Reputation: 7207
I am working with a column which values should have small changes between the rows. The values are physical measurements, and due to the environment factors, the measurement values can be incorrect, with a very high increments between the consecutive samples. Rate of change is a quantity that is considered as an input to the problem, as it can be changed to adapt to the precision needs of this outliers detection.
The detection method could either calculate the mean of the values seen so far and mark outliers as values that are above it by the given rate of change or check the value changes between the rows and mark the index value where the distance was greater than the rate of change and the index value where the values returned below the accepted rate of change with respect to the first value before the ones marked as outliers. The first approach could be harder, since the mean should be calculated from values that are correct, that is the values marked as outliers should not be considered into the calculation of the mean.
The correct solution should return the list of indices that indicate the outliers, which would be then used to set the corresponding values to f.e. NaN
or use an interpolation method to fill in those values.
Example
df = pd.DataFrame({'small_changing': [5.14, 5.18, 5.22, 5.18, 5.20, 5.17, 5.25, 5.55, 5.62, 5.78, 6.21, 6.13, 5.71, 5.35, 5.29, 5.24, 5.16, 5.18, 5.20, 5.15, 5.17, 5.00, 4.96, 4.88, 4.71, 4.65, 4.73, 4.79, 4.89, 4.92, 5.05, 5.11, 5.14, 5.17, 5.22, 5.24, 5.18, 5.20]})
Assuming the rate of change of 0.15
there are two outliers groups to detect assuming the second approach of detection where the difference between the rows is taken into account.
The first group corresponds to the index values [7, 12]
, because the difference between the rows 6
and 7
is 0.3
, which is higher than the 0.15
limit, and the difference between the rows 6
and 13
is 0.1
, row 13
being the first row with the difference within the 0.15
limit.
The second group corresponds to the index values [21, 29]

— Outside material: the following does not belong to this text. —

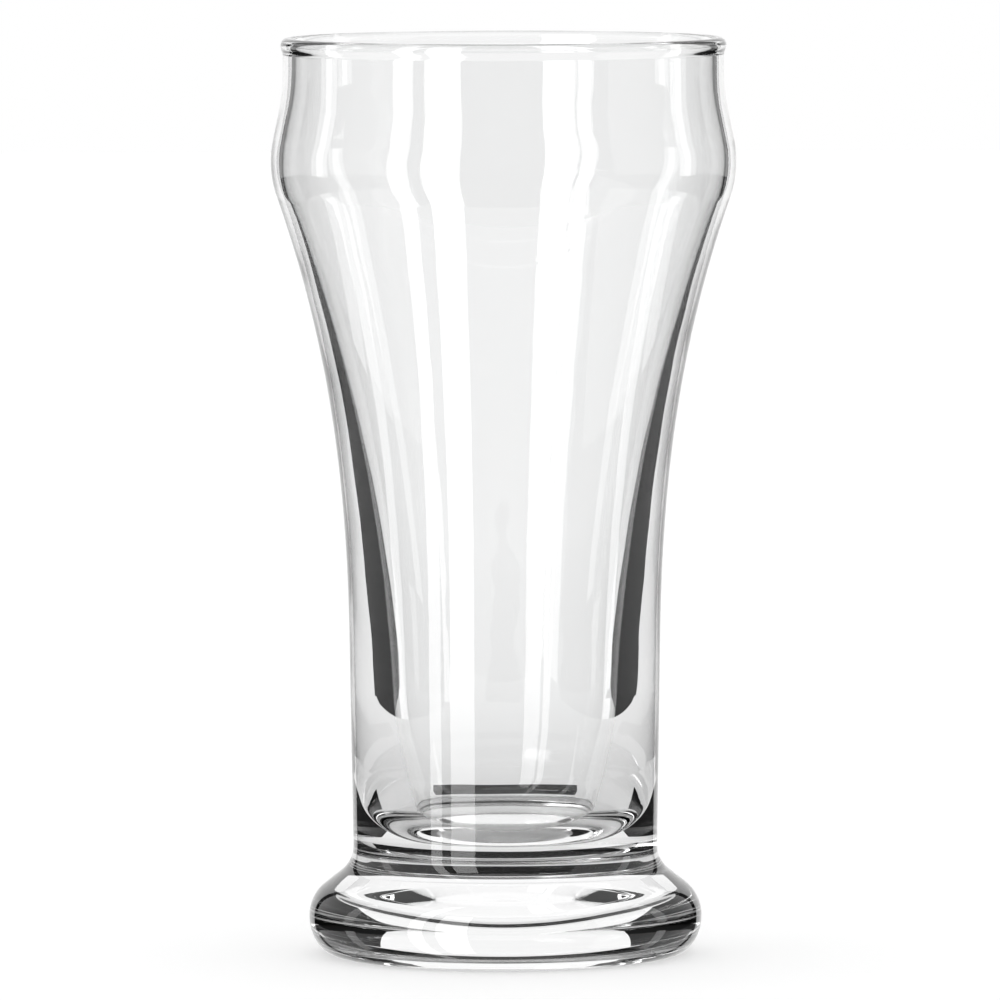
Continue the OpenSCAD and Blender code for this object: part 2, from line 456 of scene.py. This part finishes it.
def studio(camera):
    """The dark surround, the mat and rail of painted shadow behind the foot, the grey cards and
    the light boxes, on their turntable.
    """
    bpy.ops.object.empty_add()
    turntable = bpy.context.active_object
    turntable.name = "turntable"
    turn = turntable.constraints.new("COPY_ROTATION")
    turn.target = camera
    turn.use_x = False
    turn.use_y = False

    def upright(name, material, radius, start, end, low, high):
        return curved_card(name, (radius, low), (radius, high), start, end, material, turntable)

    # Dark cloth for the surround, which also gives the painted shadow of the mat and rail.
    dark = glow("dark_cloth_and_painted_shadow", DARK)
    upright("dark_surround", dark, SURROUND_R, OPENING - 180, 180 - OPENING, SURROUND_LOW,
            SURROUND_HIGH)
    # Painted shadow: the mat and rail are dark cards where the glass's shadow falls behind the
    # foot.
    curved_card("painted_shadow_mat", (SHADOW_MAT_R, SHADOW_CARD_Z), (SHADOW_RAIL_R, SHADOW_CARD_Z), 180 - SHADOW_CARD_A, 180 + SHADOW_CARD_A, dark,
                turntable)
    upright("painted_shadow_rail", dark, SHADOW_RAIL_R, 180 - SHADOW_CARD_A, 180 + SHADOW_CARD_A, SHADOW_CARD_Z, SHADOW_RAIL_H)
    grey = glow("grey_cloth", GREY)
    for name, start in GREY_STARTS.items():
        for part, (low, high) in GREY_LEVELS.items():
            card = upright(name + part, grey, GREY_R, start, start + GREY_FAR - GREY_NEAR, low,
                           high)
            card.visible_transmission = False
    lit = glow("light_box", LIGHT)
    upright("light_main", lit, **MAIN_LIGHT)
    upright("light_near", lit, **NEAR_LIGHT)
    dim = glow("light_box_dim", SIDE_LIGHT)
    for name, start in SIDE_LIGHT_STARTS.items():
        for part, (low, high) in SIDE_LIGHT_LEVELS.items():
            upright(name + part, dim, SIDE_LIGHT_R, start, start + SIDE_LIGHT_A, low, high)
    return turntable


def pale_paper(name):
    """Pale paper, without the fill that each use of it adds."""
    mat = bpy.data.materials.new(name)
    mat.use_nodes = True
    shader = mat.node_tree.nodes["Principled BSDF"]
    shader.inputs["Base Color"].default_value = PAPER_COLOUR
    shader.inputs["Roughness"].default_value = PAPER_ROUGHNESS
    shader.inputs["Emission Color"].default_value = WHITE
    return mat


def ground():
    """The plain pale floor that the camera sees, with the shadow of the glass.

    Its fill is for the camera's rays alone, so it lights nothing.
    """
    select_nothing()
    bpy.ops.mesh.primitive_circle_add(vertices=GROUND_SIDES, radius=GROUND_R, fill_type="NGON",
                                      location=(0, 0, -GROUND_DROP))
    floor = bpy.context.active_object
    floor.name = "ground"
    mat = pale_paper("pale_ground")
    nodes, links = mat.node_tree.nodes, mat.node_tree.links
    path = nodes.new("ShaderNodeLightPath")
    fill = nodes.new("ShaderNodeMapRange")
    fill.inputs["To Max"].default_value = GROUND_FILL
    links.new(path.outputs["Is Camera Ray"], fill.inputs["Value"])
    links.new(fill.outputs["Result"], nodes["Principled BSDF"].inputs["Emission Strength"])
    floor.data.materials.append(mat)
    floor.visible_glossy = False
    floor.visible_transmission = False


def paper_strip(turntable):
    """The strip of paper that the glass stands on and shows, darker near the foot: partly the real
    shadow of the glass, partly painted shadow in a fill that is lower there.
    """
    select_nothing()
    bpy.ops.mesh.primitive_plane_add(size=1)
    strip = bpy.context.active_object
    strip.name = "paper_strip"
    bpy.ops.object.mode_set(mode="EDIT")
    bpy.ops.transform.resize(value=(PAPER_W, PAPER_FRONT + PAPER_BACK, 1))
    bpy.ops.transform.translate(value=(0, (PAPER_BACK - PAPER_FRONT) / 2, 0))
    bpy.ops.object.mode_set(mode="OBJECT")
    mat = pale_paper("paper_with_painted_shadow")
    nodes, links = mat.node_tree.nodes, mat.node_tree.links
    fill = nodes.new("ShaderNodeMath")
    fill.operation = "ADD"
    # Painted shadow: the fill is lowest near the glass and grows away from it.
    near = by_radius(nodes, links, FILL_NEAR_R, FILL_NEAR, FILL_MID_R, FILL_MID)
    far = by_radius(nodes, links, FILL_MID_R, 0, FILL_FAR_R, FILL_FAR - FILL_MID)
    links.new(near, fill.inputs[0])
    links.new(far, fill.inputs[1])
    links.new(fill.outputs["Value"], nodes["Principled BSDF"].inputs["Emission Strength"])
    strip.data.materials.append(mat)
    strip.visible_glossy = False
    show_in_glass_only(strip, turntable)


def white_world():
    """Even white light from all round, which is also the background."""
    world = bpy.data.worlds.new("white_field")
    bpy.context.scene.world = world
    world.use_nodes = True
    world.node_tree.nodes["Background"].inputs["Color"].default_value = WHITE
    world.node_tree.nodes["Background"].inputs["Strength"].default_value = 1


def make_camera():
    """The photo's camera: almost level, a long way off and rolled a little."""
    bpy.ops.object.camera_add(location=(0, -CAMERA_DISTANCE, CAMERA_RISE))
    camera = bpy.context.active_object
    camera.name = "camera"
    sight = FRAME_CENTRE - camera.location
    roll = Quaternion((0, 0, 1), math.radians(CAMERA_ROLL))
    camera.rotation_euler = (sight.to_track_quat("-Z", "Y") @ roll).to_euler()
    camera.data.sensor_fit = "HORIZONTAL"
    camera.data.sensor_width = SENSOR
    camera.data.lens = SENSOR * sight.length / FRAME_WIDTH
    camera.data.clip_start = NEAR_CLIP
    bpy.context.scene.camera = camera
    return camera


def main():
    bpy.context.scene.view_settings.view_transform = "Standard"
    camera = make_camera()
    glass, seam = clear_glass(), open_seam()
    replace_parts(turned_piece("pressed_foot", foot_outline(), [FOOT_H], glass, seam), "foot")
    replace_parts(turned_piece("thick_base", base_plug_outline(), [FOOT_H, PLUG_TOP], glass, seam),
                "base_plug")
    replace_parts(turned_piece("tapered_bowl", bowl_outline(), [PLUG_TOP, BEAD_SEAM], glass, seam),
                "bowl")
    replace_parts(turned_piece("polished_rim", rim_bead_outline(), [BEAD_SEAM], glass, seam),
                "rim_bead")
    turntable = studio(camera)
    paper_strip(turntable)
    ground()
    white_world()


main()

, because the difference between the rows 20
and 21
is 0.17
, which is higher than the 0.15
limit, and the difference between the rows 20
and 30
is 0.12
, row 30
being the first row with the difference within the 0.15
limit.
Result for this example: [7, 8, 9, 10, 11, 12, 21, 22, 23, 24, 25, 26, 27, 28, 29]
Upvotes: 0
Views: 503
Reputation: 1348
This might save time on sparsely distributed outliers on a big dataset -
def df_outlier(df, threshold=0.15):
column = df.columns[0]
df["outlier"] = False
df_difference = df.copy()
df_difference["difference"] = abs(df[column] - df[column].shift(1)).shift(-1)
df_difference = df_difference.loc[df_difference["difference"] > threshold]

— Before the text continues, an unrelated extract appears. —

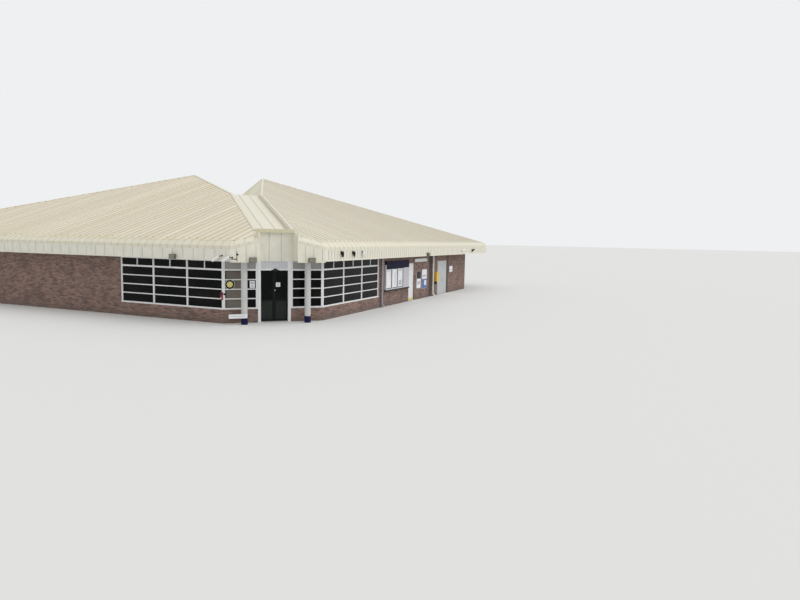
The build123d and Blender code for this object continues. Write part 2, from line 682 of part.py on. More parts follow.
def make_soffits():
    """Flat soffit between the walls and the fascias."""
    inner = HALF_ROOF - FASCIA_THICK
    top = SOFFIT_HEIGHT + SOFFIT_THICK
    side = block(-WALL_END, WALL_END, -inner, -HALF_WALL, SOFFIT_HEIGHT, top)
    sides = [Rot(0, 0, 90 * i) * side for i in range(4)]
    export(Compound(children=sides), "soffit_sides")

    b = SOFFIT_BEARING
    corner = [
        (WALL_END, -inner),
        (inner, -inner),
        (inner, -WALL_END),
        (HALF_WALL, -WALL_END),
        (HALF_WALL - b, b * MITRE - WALL_END),
        (WALL_END - b * MITRE, b - HALF_WALL),
        (WALL_END, -HALF_WALL),
    ]
    plain = prism(corner, SOFFIT_HEIGHT, top)
    front_u = CANOPY_U + FASCIA_THICK
    entrance = [
        (-WALL_END, -inner),
        (CANOPY_X + FASCIA_THICK * MITRE, -inner),
        diagonal(front_u, HALF_NOTCH),
        diagonal(ENTRANCE_U + b, HALF_NOTCH),
        diagonal(ENTRANCE_U + b, CORNER_LENGTH / 2 - b * MITRE),
        (-WALL_END, -HALF_WALL),
    ]
    half = prism(entrance, SOFFIT_HEIGHT, top)
    corners = [Rot(0, 0, 90 * i) * plain for i in range(3)]
    export(Compound(children=corners + [half, across_diagonal(half)]), "soffit_corners")


def make_eaves_beams():
    """Beams on the four long walls that carry the roof."""
    inner = WALL_THICK - HALF_WALL
    top = slope_height(inner) - ROOF_THICK
    section = [
        (-WALL_END, -HALF_WALL, SOFFIT_HEIGHT),
        (-WALL_END, inner, SOFFIT_HEIGHT),
        (-WALL_END, inner, top),
        (-WALL_END, -HALF_WALL, slope_height(-HALF_WALL) - ROOF_THICK),
    ]
    beam = extrude(make_face(Polyline(*section, close=True)), amount=WALL_LENGTH, dir=(1, 0, 0))
    t = WALL_THICK * MITRE
    outline = [(-WALL_END, -HALF_WALL), (WALL_END, -HALF_WALL), (WALL_END - t, inner), (t - WALL_END, inner)]
    beam = beam & prism(outline, SOFFIT_HEIGHT, top)
    export(Compound(children=[Rot(0, 0, 90 * i) * beam for i in range(4)]), "eaves_beams")


def make_fittings():
    """Notice case, downpipes and the box lights on the fascias."""
    case_end = CASE_AT + CASE_LENGTH
    case_top = CASE_BOTTOM + CASE_HEIGHT
    case = on_platform(CASE_AT, case_end, -CASE_DEPTH, 0, CASE_BOTTOM, case_top)
    pitch = (CASE_LENGTH - CASE_RIM) / CASE_PANELS
    for i in range(CASE_PANELS):
        d0 = CASE_AT + CASE_RIM + i * pitch
        d1 = d0 + pitch - CASE_RIM
        case -= on_platform(d0, d1, -CASE_DEPTH, CASE_BACK - CASE_DEPTH, CASE_BOTTOM + CASE_RIM,
                            case_top - CASE_HEADER)
    export(case, "notice_case")

    pipes = []
    radius = PIPE_DIAMETER / 2
    reach = PIPE_STANDOFF + radius
    for d in PIPE_POSITIONS:
        height = SOFFIT_HEIGHT - PIPE_FOOT
        x = d - WALL_END
        y = -HALF_WALL - reach
        pipe = Pos(x, y, PIPE_FOOT + height / 2) * Cylinder(radius, height)
        bend = Pos(x, y, PIPE_FOOT) * Rot(-SHOE_ANGLE, 0, 0)
        pipe += bend * Pos(0, 0, -SHOE_LENGTH / 2) * Cylinder(radius, SHOE_LENGTH)
        for z in PIPE_BRACKETS:
            pipe += on_platform(d - radius, d + radius, -reach, 0, z, z + BRACKET_HEIGHT)
        pipes.append(pipe)
    export(Compound(children=pipes), "downpipes")

    length, depth, height = LIGHT_SIZE
    bottom = SOFFIT_HEIGHT - ENTRANCE_FASCIA_DROP
    half = length / 2
    face = -ENTRANCE_OVERHANG - FASCIA_LIP_DEPTH
    lamps = []
    for s in CANOPY_LIGHT_OFFSETS:
        lamps.append(on_entrance(s - half, s + half, face - depth, face, bottom, bottom + height))
    top = SOFFIT_HEIGHT + height
    start = SIDE_LIGHT_AT - WALL_END
    lamps.append(block(-LIP_EDGE - depth, -LIP_EDGE, start, start + length, SOFFIT_HEIGHT, top))
    start = PLATFORM_LIGHT_AT - WALL_END
    lamps.append(block(start, start + length, -LIP_EDGE - depth, -LIP_EDGE, SOFFIT_HEIGHT, top))
    export(Compound(children=lamps), "fascia_lights")


os.makedirs("parts", exist_ok=True)
export(make_floor(), "floor_slab")
make_brick_walls()
make_dados()
make_screens()
make_portal()
make_columns()
make_entrance_doors()
make_service_doors()
make_slopes()
make_channel()
make_gable()
make_fascias()
make_soffits()
make_eaves_beams()
make_fittings()
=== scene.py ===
import bmesh
import bpy
import json
import math
from mathutils import Matrix, Vector


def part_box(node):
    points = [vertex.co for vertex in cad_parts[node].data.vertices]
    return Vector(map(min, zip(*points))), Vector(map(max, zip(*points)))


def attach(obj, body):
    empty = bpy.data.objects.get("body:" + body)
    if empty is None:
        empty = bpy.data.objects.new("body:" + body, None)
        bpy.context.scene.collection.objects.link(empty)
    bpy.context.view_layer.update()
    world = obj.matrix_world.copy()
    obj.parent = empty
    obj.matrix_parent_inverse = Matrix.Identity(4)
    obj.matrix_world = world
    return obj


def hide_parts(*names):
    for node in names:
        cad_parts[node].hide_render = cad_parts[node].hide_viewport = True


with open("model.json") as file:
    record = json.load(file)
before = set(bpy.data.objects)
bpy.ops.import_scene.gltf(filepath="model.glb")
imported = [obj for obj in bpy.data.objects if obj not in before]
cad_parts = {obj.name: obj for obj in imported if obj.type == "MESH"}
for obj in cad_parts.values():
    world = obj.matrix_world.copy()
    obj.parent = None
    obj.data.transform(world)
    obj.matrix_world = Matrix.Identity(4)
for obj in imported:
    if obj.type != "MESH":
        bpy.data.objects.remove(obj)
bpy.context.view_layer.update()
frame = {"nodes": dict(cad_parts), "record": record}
R2 = math.sqrt(2)

# Walls and eaves, in metres. A name in U is a place along the entrance diagonal, inwards.
FASCIA_THICKNESS = 0.05
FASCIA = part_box("soffit_sides")[1].y + FASCIA_THICKNESS
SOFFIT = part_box("soffit_sides")[0].z
WALL_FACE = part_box("far_wall")[1].x
WALL_END = -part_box("rear_wall")[0].x
ENTRANCE_U = -(WALL_FACE + WALL_END) / R2
CANOPY_REACH = 1.12
CANOPY_U = ENTRANCE_U - CANOPY_REACH
CANOPY_X = CANOPY_U * R2 + FASCIA
HALF_NOTCH = 0.89
LIP_TOP = 0.055
FASCIA_TOP = 3.37
WING_DROP = 0.06
WING_BOTTOM = SOFFIT - WING_DROP

# Roof
EAVE_TOP = 3.67
PITCH = 1 / 3
CRANK_DEPTH = 0.20
CRANK_DROP = 0.15
MITRE = math.tan(math.radians(22.5))
CHANNEL_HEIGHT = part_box("roof_channel_floor")[1].z
HALF_STRIP = 0.84
STRIP_DROP = 0.20
APEX = EAVE_TOP + FASCIA * PITCH
STRIP_PITCH = PITCH / R2
STRIP_FOOT = APEX + STRIP_PITCH * (ENTRANCE_U - HALF_STRIP) - STRIP_DROP
CHANNEL_U = HALF_STRIP - (APEX - CHANNEL_HEIGHT) / STRIP_PITCH
STRIP_HEAD_U = CHANNEL_U + STRIP_DROP / STRIP_PITCH
CHANNEL_END = FASCIA - (CHANNEL_HEIGHT - EAVE_TOP) / PITCH
PEAK = 1.675
GABLE_FACE = -0.05
GABLE_BOTTOM = 2.82
CAP_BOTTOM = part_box("entrance_cap")[0].z
CAPPING_LIFT = 0.03

# Ribs, seams and joints. A section is a half width at the foot, one at the crest, and a height.
RIB_PITCH = 0.435
RIB_FOOT = 0.028
RIB_CREST = 0.015
RIB_HEIGHT = 0.024
LOW_RIB_HEIGHT = RIB_HEIGHT / 2
LAP_BACK = 0.47
CLOSER = 0.014
SEAMS = (-0.79, -0.34, 0.25, 0.79)
SEAM = (0.012, 0.008, 0.022)
# Dark strip under each seam: painted shade beside it
SEAM_SHADE = (0.024, 0.020, 0.003)
SEAM_STRIP_LIFT = 0.0005
FASCIA_RIB_PITCH = 0.29
FASCIA_RIB = (0.045, 0.028, 0.018)
# Dark strip under each fascia rib: painted shade beside it
FASCIA_RIB_SHADE = (0.078, 0.076, 0.001)
FASCIA_RIB_START = CANOPY_X + 0.1
JOINT_PITCH = 0.60
JOINT_DEPTH = 0.006
HALF_JOINT = 0.007
WING_JOINTS = (-1.85, -1.43, -1.01, 1.19, 1.57, 1.97)
GABLE_JOINTS = (-0.26, 0.30)
HALF_GABLE_JOINT = 0.008

# Windows and doors
BAY_WIDTH = 2.04
BAY_COUNT = 3
POST = 0.09
BAR_HEIGHTS = (1.110, 1.547, 1.983)
BAR_HEIGHT = 0.048
BAR_DEPTHS = (0.022, 0.062)
TRANSOM_TOP = 2.469
HEAD_RAIL = 0.07
HEAD_BOTTOM = SOFFIT - HEAD_RAIL
PANE_EDGE = 0.85
PANE_END = 2.215
GLASS_FACE = 0.062
DOOR_GLASS_FACE = 0.1425
LEAF_FACE = 0.128
SERVICE_DOOR_FACE = 0.06
STORE_LEAF_STARTS = {"left": 16.108, "right": 17.104}
STORE_PULLS = {"left": 0.92, "right": 0.068}
STORE_RIB_COUNT = 8
STORE_RIB_START = 0.075
STORE_RIB_PITCH = 0.12
HALF_STORE_RIB = 0.03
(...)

for index in df_difference.index:
row = df.loc[index]
if not row["outlier"]:
df_check = df[index+1:].copy()
df_check["a_difference"] = abs(df_check[column] - row[column])

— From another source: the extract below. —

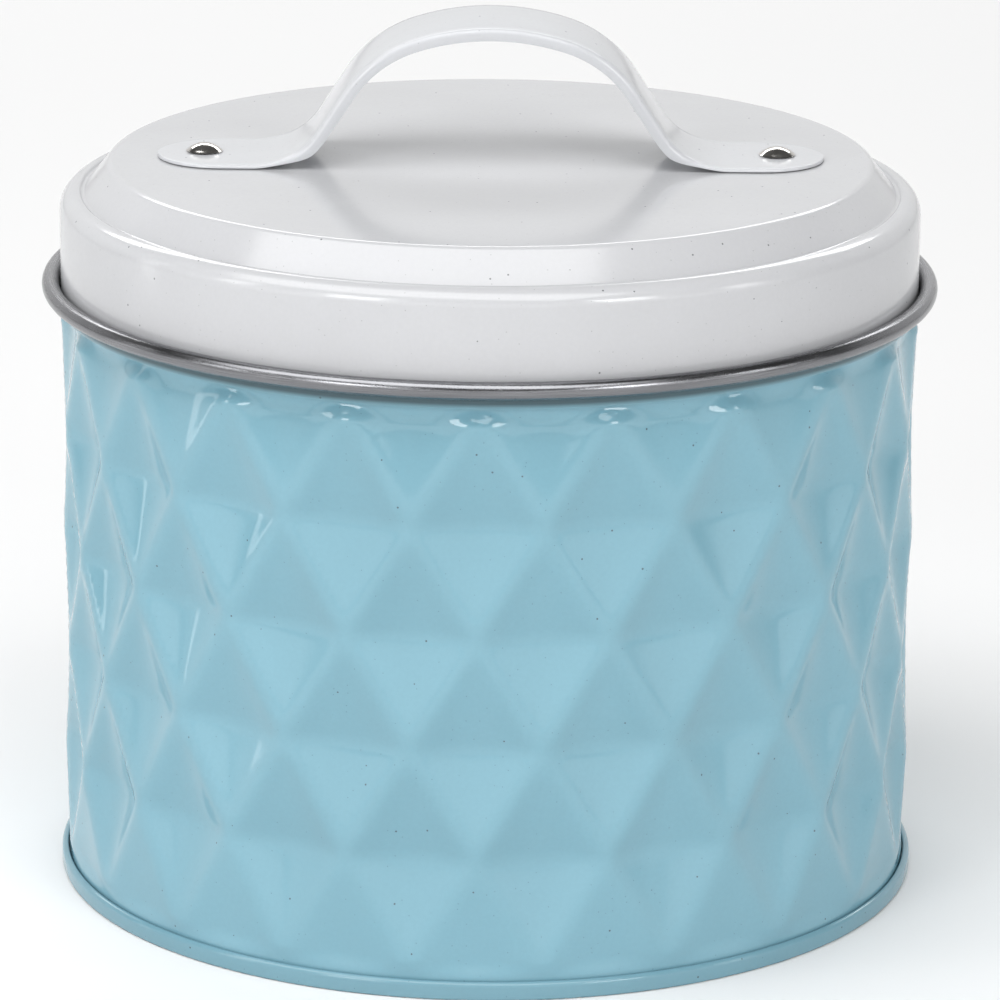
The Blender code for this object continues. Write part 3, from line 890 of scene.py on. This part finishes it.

df_check.loc[df_check["a_difference"] > threshold, "outlier"] = True
df.loc[((df.index >= df_check.index[0]) & (df.index < df_check["outlier"].ne(True).idxmax())), "outlier"] = True
return list(df.loc[df["outlier"] == True].index)
I am using this.
Upvotes: 0
Reputation: 1433
I hope it will be helpful.
I think it isn't pythonic, but it works:
def outlier_detection(points, limit):
outliers_index = list()
k=0
for i in range(0,len(points)-1):
if abs(points[i-k] - points[i+1]) >= limit:
k+=1
outliers_index.append(i+1)
else:
k=0
return outliers_index
outlier_detection(df['small_changing'].values, 0.15)
OUT: [7, 8, 9, 10, 11, 12, 21, 22, 23, 24, 25, 26, 27, 28, 29]
Upvotes: 3